DATA TO PROCESS -

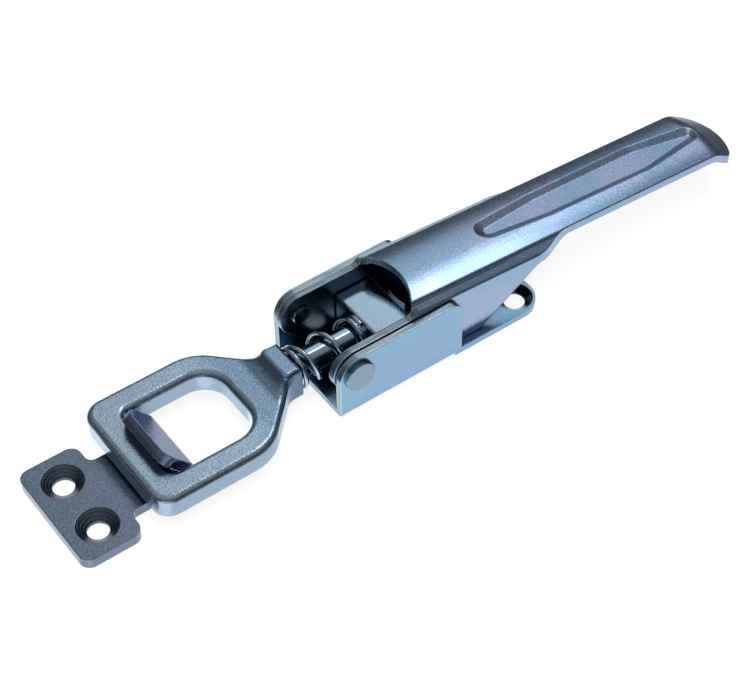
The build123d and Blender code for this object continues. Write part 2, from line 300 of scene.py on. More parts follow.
def own_normal(group):
    """The flat normal's parts in the piece's own axes."""
    flat = put(group, "ShaderNodeNewGeometry").outputs["True Normal"]
    turned = put(
        group,
        "ShaderNodeVectorTransform",
        {0: flat},
        vector_type="NORMAL",
        convert_from="WORLD",
        convert_to="OBJECT",
    )
    return put(group, "ShaderNodeSeparateXYZ", {0: turned.outputs[0]}).outputs


# %% [markdown]
# # How zinc looks close up
#
# Zinc plate is laid on in a bath and then dipped in a clear blue passivate. Three things show:
# slow clouds where the dip ran off, some bluer and some more lilac; a fine crystal grain that
# sparkles where the light grazes; and edges that come out paler, because plate builds up there.
#
# The clouds and the grain are two noises, one slow and one fine. The grain swings the colour and
# the roughness a little, and is a height for the bump. On upright faces it is weaker.

# %% Group: clouds and grain of the plating
plating, given, result = new_group(
    "zinc_plating",
    [
        ("Blue", "Color", (0.28, 0.43, 0.61, 1.0)),
        ("Lilac", "Color", (0.33, 0.42, 0.62, 1.0)),
        ("Cloud Size", "Float", 45.0),
        ("Grain Size", "Float", 1500.0),
        ("Grain Contrast", "Float", 0.2),
        ("Roughness", "Float", 0.28),
    ],
    [("Color", "Color"), ("Roughness", "Float"), ("Height", "Float")],
)
place = own_place(plating)
clouds = put(plating, "ShaderNodeTexNoise", {"Vector": place, "Scale": given["Cloud Size"], "Detail": 3.0})
cloud_mask = remap(plating, clouds.outputs["Fac"], 0.38, 0.62, kind="SMOOTHSTEP")
dipped = mix_colours(plating, cloud_mask, given["Blue"], given["Lilac"])
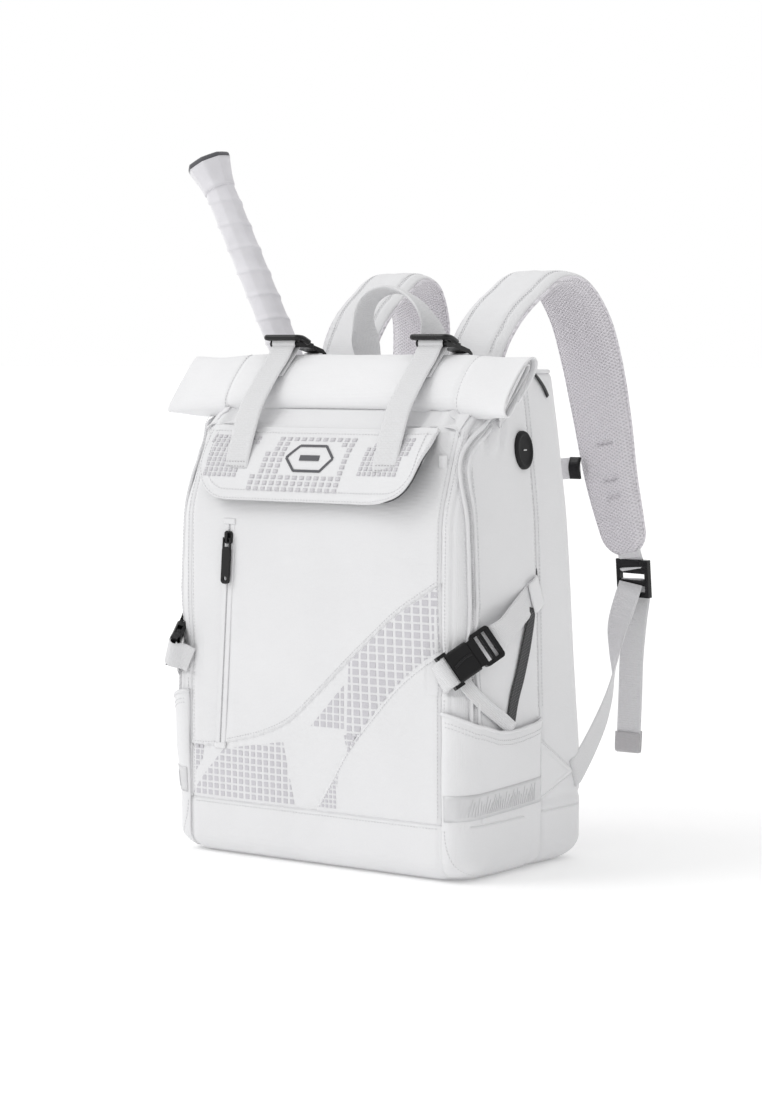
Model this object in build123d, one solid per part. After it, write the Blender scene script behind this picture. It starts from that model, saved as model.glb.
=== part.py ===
from build123d import *
import math
import os

# Roll-top racket backpack, in millimetres, +Z up.
# The origin is the centre of the base's resting face. -Y is the front, +Y the wearer's
# side and +X the right-hand side seen from the front.

# ---- driving dimensions -------------------------------------------------------------
BASE_HALF_WIDTH = 155.0
BODY_FRONT = -94.0
WALL = 3.0
CORNER_RADIUS = 24.0
BOOT_TOP = 48.0
BOOT_FLOOR_TOP = 8.0
POCKET_DIVIDER_Y = -70.0
SLEEVE_DIVIDER_Y = 11.0
SIDE_SEAM_Y = 21.0
FRONT_SEAM_X = 134.0
BODY_TOP = 418.0
FAR = 300.0
SIDES = {"right": 1, "left": -1}
UP = (Align.CENTER, Align.CENTER, Align.MIN)

# front pocket's mouth, and the zip over the rear part
MOUTH_HALF_WIDTH = 105.0
MOUTH_LOW = 346.0
MOUTH_HIGH = 362.0
REAR_ZIP_Y = 60.0

# outline of the stuffed body: height, half width, front and back faces
STATIONS = [
    (0.0, 149.0, -88.0, 88.0),
    (8.0, 154.0, -93.0, 93.0),
    (100.0, BASE_HALF_WIDTH, BODY_FRONT, 91.0),
    (220.0, 150.0, BODY_FRONT, 84.0),
    (300.0, 145.5, BODY_FRONT, 80.0),
    (372.0, 138.0, -71.5, 77.0),
    (424.0, 131.0, -57.0, 75.0),
]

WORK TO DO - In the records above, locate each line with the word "Blender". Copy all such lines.

RESPONSE TO THIS EXERCISE -
The build123d and Blender code for this object continues. Write part 2, from line 300 of scene.py on. More parts follow.
Model this object in build123d, one solid per part. After it, write the Blender scene script behind this picture. It starts from that model, saved as model.glb.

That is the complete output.